The only thing stopping me from watching the stars up on the hill forever is what I am looking into. The tick of a clock and the stroke of the hour hand are weights added to my feet as I nearly breach the surface: understanding. Every time I turn to leave, I spot a glint in the corner of my eye, a star no longer beckoning us humans to explore it, but me alone. Being a siren, the star is something I must learn to resist when time is up. I must plug my ears; fill them with molten wax, to drown away the song no one can pass up, and peel my eyes to the blasé, starless ground below. I walk slowly down the hill, now. My hands are shoved in to my pockets, my eyes stuffed in front of a mind that can never answer what my imagination questions. The further away I walk from my place of meditation, the more I lose what I have learned.

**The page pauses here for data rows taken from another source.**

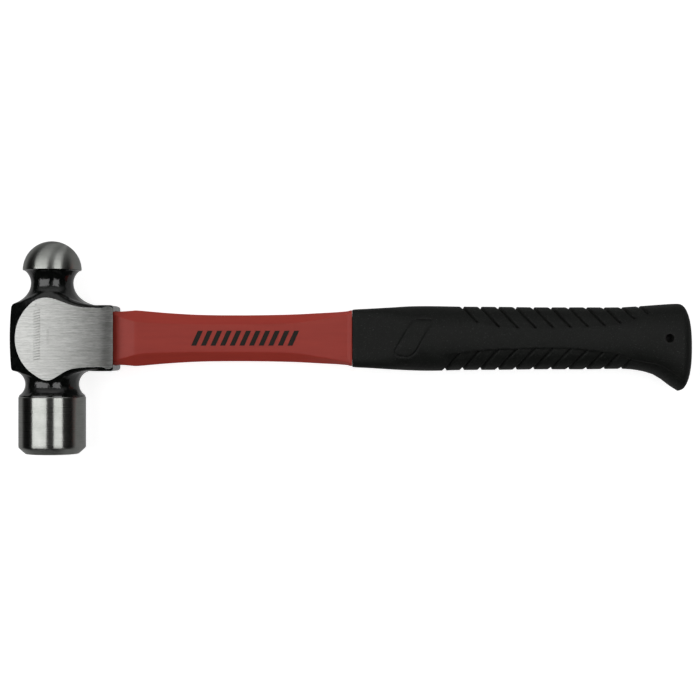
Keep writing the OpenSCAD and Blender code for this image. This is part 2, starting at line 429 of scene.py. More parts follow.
def red_plastic():
    """Satin red moulding: fine grain, slight flow streaks along it, and small scuffs."""
    n = Nodes("red_plastic")
    grain = n.noise((7, 7, 7), 2, 0.5)
    flow = n.noise((0.05, 0.5, 0.5), 4, 0.55)
    scuff = n.noise((0.35, 2.4, 2.4), 6, 0.7, 0.4)
    base = n.colours(flow, (0.3, (0.345, 0.032, 0.020)), (0.7, (0.38, 0.036, 0.0225)))
    n.feed("Base Color", n.mix(n.ranged(scuff, 0.68, 0.82, 0.0, 0.18), base,
                               (0.5, 0.13, 0.11)))
    n.feed("Roughness", n.ranged(scuff, 0.3, 0.8, 0.42, 0.58))
    n.feed("Normal", n.bump(grain, 0.02, 0.4, n.bump(flow, 0.12, 0.2)))
    n.set(Specular_IOR_Level=0.36)
    return n.material


def black_rubber():
    """Matt rubber with a fine moulded grain and the dust it always picks up."""
    n = Nodes("black_rubber")
    grain = n.noise((4, 4, 4), 3, 0.6)
    broad = n.noise((0.12, 0.12, 0.12), 4, 0.5)
    dust = n.noise((2.2, 2.2, 2.2), 2, 0.5)
    base = n.colours(broad, (0.3, (0.0042, 0.0049, 0.0042)), (0.7, (0.007, 0.008, 0.0069)))
    n.feed("Base Color", n.mix(n.ranged(dust, 0.6, 0.74, 0.0, 0.5), base,
                               (0.05, 0.052, 0.05)))
    n.feed("Roughness", n.ranged(broad, 0.3, 0.7, 0.52, 0.62))
    n.feed("Normal", n.bump(grain, 0.09, 0.7))
    n.set(Specular_IOR_Level=0.2)
    return n.material


def epoxy():
    """Dark cast resin, glossy, with small bubbles."""
    n = Nodes("epoxy_resin")
    swirl = n.noise((0.3, 0.3, 0.3), 4, 0.5, 0.8)
    bubbles = n.cells((1.1, 1.1, 1.1))
    n.feed("Base Color", n.colours(swirl, (0.3, (0.012, 0.011, 0.010)),
                                   (0.7, (0.035, 0.032, 0.028))))
    n.feed("Roughness", n.ranged(swirl, 0.3, 0.7, 0.12, 0.28))
    n.feed("Normal", n.bump(n.ranged(bubbles, 0.0, 0.22, 0.0, 1.0), 0.15, 0.5,
                            n.bump(swirl, 0.2, 0.3)))
    return n.material


def fibreglass():
    """Pultruded rod: fine fibres along X, seen end on as a close speckle."""
    n = Nodes("fibreglass")
    strands = n.cells((0.15, 5.0, 5.0))
    bundles = n.noise((0.05, 0.9, 0.9), 4, 0.6)
    saw = n.noise((2.0, 0.4, 6.0), 3, 0.5)
    base = n.colours(bundles, (0.3, (0.50, 0.44, 0.24)), (0.7, (0.74, 0.69, 0.47)))
    n.feed("Base Color", n.mix(n.ranged(strands, 0.1, 0.7, 0.0, 0.45), base,
                               (0.36, 0.30, 0.15)))
    n.feed("Roughness", n.ranged(bundles, 0.3, 0.7, 0.4, 0.65))
    n.feed("Normal", n.bump(strands, 0.04, 0.5, n.bump(saw, 0.06, 0.5)))
    return n.material


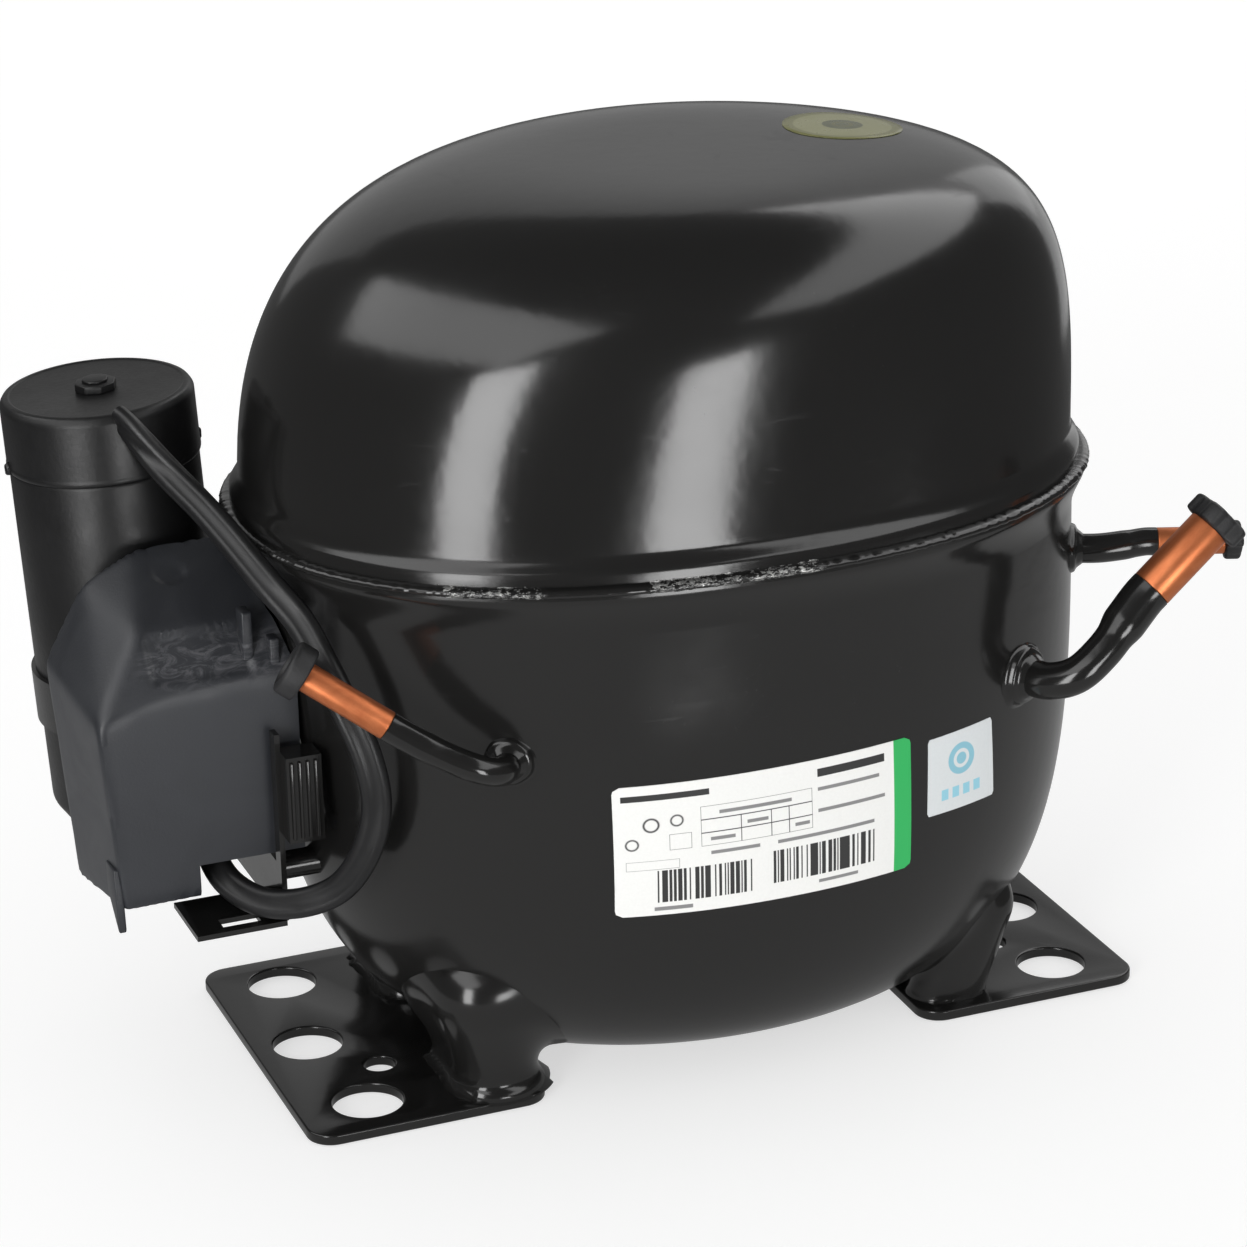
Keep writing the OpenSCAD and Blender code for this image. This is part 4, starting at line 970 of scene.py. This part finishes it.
rings = [make_tube(k, t) for k, t in (("suction", SUCTION), ("discharge", DISCHARGE), ("process", PROCESS))]
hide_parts("tube_collars")


# Radius factor of the lobed stoppers every 45 degrees: square wing, round lobe, pointed tip, small lobe
WING = ((0, 1.12), (16, 1.16), (30, 0.86), (62, 0.84), (80, 1.0), (105, 1.02), (128, 0.84), (158, 0.86),
        (178, 1.2), (188, 1.2), (208, 0.84), (240, 0.84), (262, 0.98), (280, 0.97), (305, 0.84), (340, 0.86))


def wing_wobble(turn):
    def k(angle, r, h):
        if h < 0.05:
            return 1.0
        a = (math.degrees(angle) + turn) % 360
        pts = WING + ((360, WING[0][1]),)
        for (a0, r0), (a1, r1) in zip(pts, pts[1:]):
            if a0 <= a <= a1:
                s = (a - a0) / (a1 - a0)
                return 1 + ((r0 + (r1 - r0) * s * s * (3 - 2 * s)) - 1) * min(r / 4, 1)
        return 1.0
    return k


def make_stopper(kind, t, head, height, wobble):
    along = Vector(t["along"]).normalized()
    tip = Vector(t["start"]) + along * t["length"]
    stem = t["bore"] - 0.05
    profile = rounded([(0, -8), (stem, -8), (stem, 0.1), (head, 0.1), (head, height),
                       (head * 0.72, height + 0.5), (head * 0.6, height - 0.5), (0, height - 0.7)], 0.8, 4)
    plug = lathe(f"{kind}_stopper_rubber", profile, tip, along, RUBBER, 96, wobble)
    place(plug, "stopper_rubber", f"{kind}_plug", body=f"{kind}_stopper")


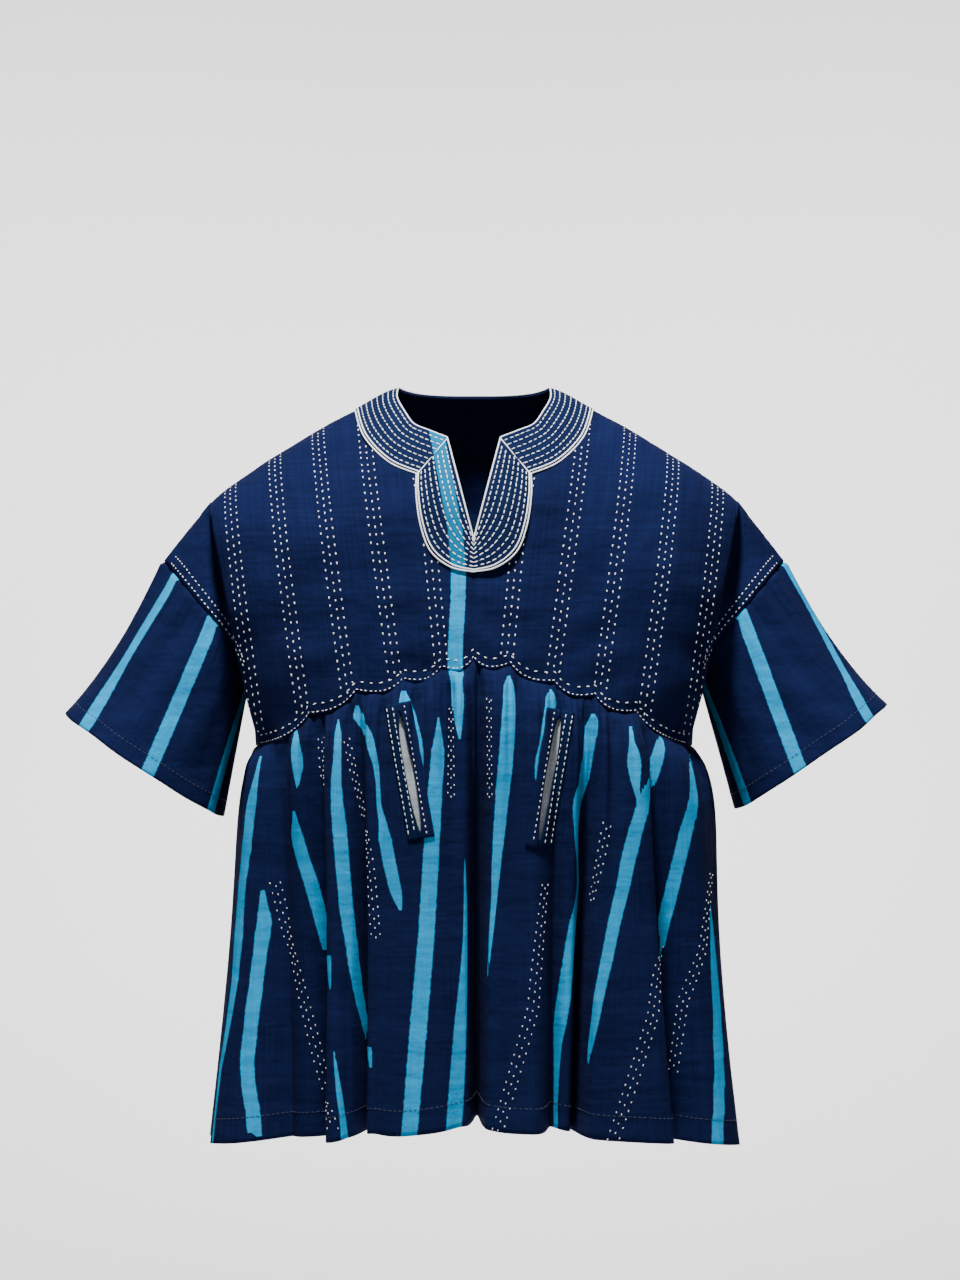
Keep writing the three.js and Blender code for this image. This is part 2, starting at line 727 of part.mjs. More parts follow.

What it is I have learned is not to be shared with words, but with showing. It is more than finding God the night of my soul and far greater than posing scientific paradoxes. The closer I get to my home, the more I forget the feeling. Night is sanguine when the stars and the planets are out, and it is that in which I feel. I cannot walk away with what I learn. I learn it while I am at the hill, but, once I leave, it slips away, a statue of marble turned to black, heartless sand. Every time I visit the hill I relearn it in a different manner. I am compelled to return solely so I can reacquire it. Days go by that I cannot visit the mount of yearning. But with each day that passes, with each phase of the moon and the steady movement of the planets across the expanding horizon, I move too, shaped by what I discover there, defined by how I use it.

The author's comments:
The night sky is something I always find myself getting lost in. I hope to share my experience to inspire others to delve themselves in the terrible beauty of the universe.